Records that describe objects
○ ○ ○

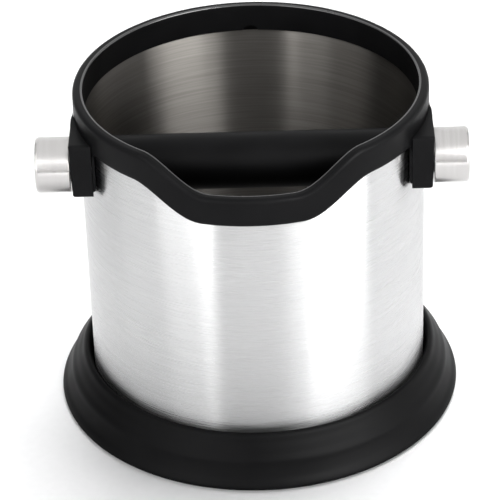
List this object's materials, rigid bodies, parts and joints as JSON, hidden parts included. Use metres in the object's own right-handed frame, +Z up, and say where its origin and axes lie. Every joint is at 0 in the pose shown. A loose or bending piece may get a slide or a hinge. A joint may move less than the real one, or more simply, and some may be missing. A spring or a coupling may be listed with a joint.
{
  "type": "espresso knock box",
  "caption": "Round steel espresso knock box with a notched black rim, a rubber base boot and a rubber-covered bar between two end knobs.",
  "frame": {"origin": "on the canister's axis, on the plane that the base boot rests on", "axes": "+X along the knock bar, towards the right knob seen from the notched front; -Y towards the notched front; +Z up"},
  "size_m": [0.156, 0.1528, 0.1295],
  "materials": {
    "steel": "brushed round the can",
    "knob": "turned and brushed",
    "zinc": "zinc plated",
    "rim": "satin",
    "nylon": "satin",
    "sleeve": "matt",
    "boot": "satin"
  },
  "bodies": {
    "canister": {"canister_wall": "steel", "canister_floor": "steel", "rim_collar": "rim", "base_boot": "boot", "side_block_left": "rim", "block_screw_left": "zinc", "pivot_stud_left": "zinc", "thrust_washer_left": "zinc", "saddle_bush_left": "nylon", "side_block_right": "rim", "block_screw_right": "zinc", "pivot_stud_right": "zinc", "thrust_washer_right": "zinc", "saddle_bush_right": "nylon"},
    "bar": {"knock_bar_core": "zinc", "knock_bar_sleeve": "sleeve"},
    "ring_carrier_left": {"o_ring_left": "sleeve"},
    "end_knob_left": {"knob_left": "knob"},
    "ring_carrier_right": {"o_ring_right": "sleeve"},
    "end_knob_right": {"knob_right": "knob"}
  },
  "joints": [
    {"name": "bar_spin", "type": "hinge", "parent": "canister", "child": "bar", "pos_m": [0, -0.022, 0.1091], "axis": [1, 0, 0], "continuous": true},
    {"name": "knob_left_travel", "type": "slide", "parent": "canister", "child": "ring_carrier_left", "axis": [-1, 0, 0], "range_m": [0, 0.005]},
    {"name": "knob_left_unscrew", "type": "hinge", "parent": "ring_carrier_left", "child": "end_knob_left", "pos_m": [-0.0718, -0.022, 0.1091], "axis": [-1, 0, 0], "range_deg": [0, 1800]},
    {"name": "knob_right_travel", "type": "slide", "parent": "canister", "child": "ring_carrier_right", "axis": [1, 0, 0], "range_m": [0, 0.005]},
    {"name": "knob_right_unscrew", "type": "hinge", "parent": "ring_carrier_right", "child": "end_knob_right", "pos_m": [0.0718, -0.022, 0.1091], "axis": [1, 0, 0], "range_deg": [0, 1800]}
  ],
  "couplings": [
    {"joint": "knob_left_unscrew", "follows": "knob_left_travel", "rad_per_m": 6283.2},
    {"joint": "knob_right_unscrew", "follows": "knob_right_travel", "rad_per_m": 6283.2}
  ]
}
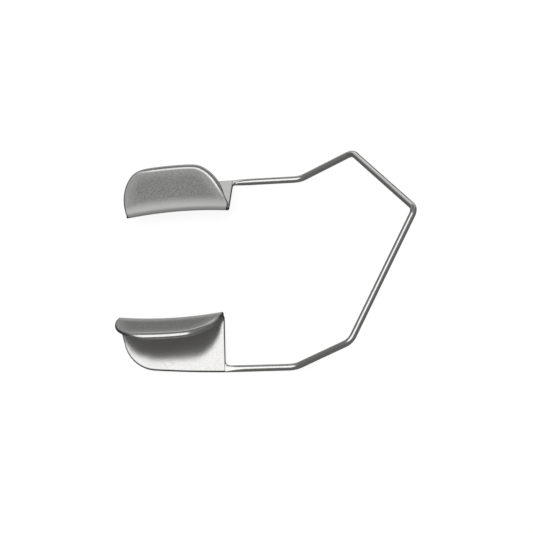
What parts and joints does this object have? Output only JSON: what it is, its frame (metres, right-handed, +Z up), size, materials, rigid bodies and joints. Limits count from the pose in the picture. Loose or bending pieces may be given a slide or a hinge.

○ ○ ○

Job: Print the whole listing exactly as it is.

Written answer:
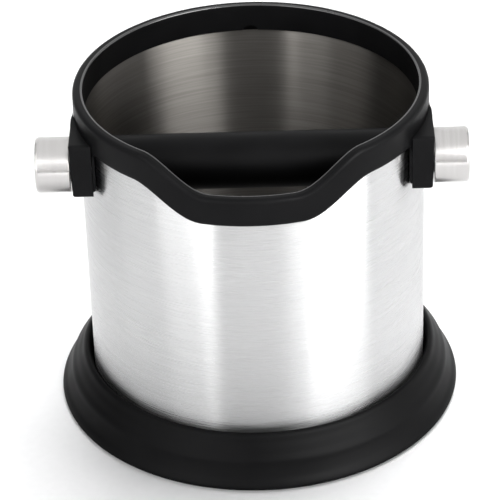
List this object's materials, rigid bodies, parts and joints as JSON, hidden parts included. Use metres in the object's own right-handed frame, +Z up, and say where its origin and axes lie. Every joint is at 0 in the pose shown. A loose or bending piece may get a slide or a hinge. A joint may move less than the real one, or more simply, and some may be missing. A spring or a coupling may be listed with a joint.
{
  "type": "espresso knock box",
  "caption": "Round steel espresso knock box with a notched black rim, a rubber base boot and a rubber-covered bar between two end knobs.",
  "frame": {"origin": "on the canister's axis, on the plane that the base boot rests on", "axes": "+X along the knock bar, towards the right knob seen from the notched front; -Y towards the notched front; +Z up"},
  "size_m": [0.156, 0.1528, 0.1295],
  "materials": {
    "steel": "brushed round the can",
    "knob": "turned and brushed",
    "zinc": "zinc plated",
    "rim": "satin",
    "nylon": "satin",
    "sleeve": "matt",
    "boot": "satin"
  },
  "bodies": {
    "canister": {"canister_wall": "steel", "canister_floor": "steel", "rim_collar": "rim", "base_boot": "boot", "side_block_left": "rim", "block_screw_left": "zinc", "pivot_stud_left": "zinc", "thrust_washer_left": "zinc", "saddle_bush_left": "nylon", "side_block_right": "rim", "block_screw_right": "zinc", "pivot_stud_right": "zinc", "thrust_washer_right": "zinc", "saddle_bush_right": "nylon"},
    "bar": {"knock_bar_core": "zinc", "knock_bar_sleeve": "sleeve"},
    "ring_carrier_left": {"o_ring_left": "sleeve"},
    "end_knob_left": {"knob_left": "knob"},
    "ring_carrier_right": {"o_ring_right": "sleeve"},
    "end_knob_right": {"knob_right": "knob"}
  },
  "joints": [
    {"name": "bar_spin", "type": "hinge", "parent": "canister", "child": "bar", "pos_m": [0, -0.022, 0.1091], "axis": [1, 0, 0], "continuous": true},
    {"name": "knob_left_travel", "type": "slide", "parent": "canister", "child": "ring_carrier_left", "axis": [-1, 0, 0], "range_m": [0, 0.005]},
    {"name": "knob_left_unscrew", "type": "hinge", "parent": "ring_carrier_left", "child": "end_knob_left", "pos_m": [-0.0718, -0.022, 0.1091], "axis": [-1, 0, 0], "range_deg": [0, 1800]},
    {"name": "knob_right_travel", "type": "slide", "parent": "canister", "child": "ring_carrier_right", "axis": [1, 0, 0], "range_m": [0, 0.005]},
    {"name": "knob_right_unscrew", "type": "hinge", "parent": "ring_carrier_right", "child": "end_knob_right", "pos_m": [0.0718, -0.022, 0.1091], "axis": [1, 0, 0], "range_deg": [0, 1800]}
  ],
  "couplings": [
    {"joint": "knob_left_unscrew", "follows": "knob_left_travel", "rad_per_m": 6283.2},
    {"joint": "knob_right_unscrew", "follows": "knob_right_travel", "rad_per_m": 6283.2}
  ]
}
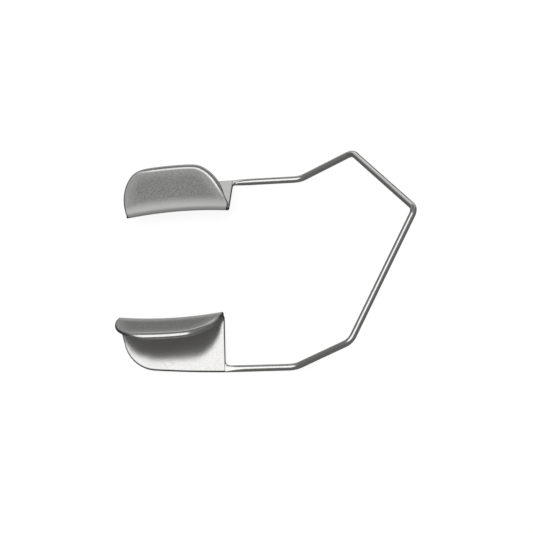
What parts and joints does this object have? Output only JSON: what it is, its frame (metres, right-handed, +Z up), size, materials, rigid bodies and joints. Limits count from the pose in the picture. Loose or bending pieces may be given a slide or a hinge.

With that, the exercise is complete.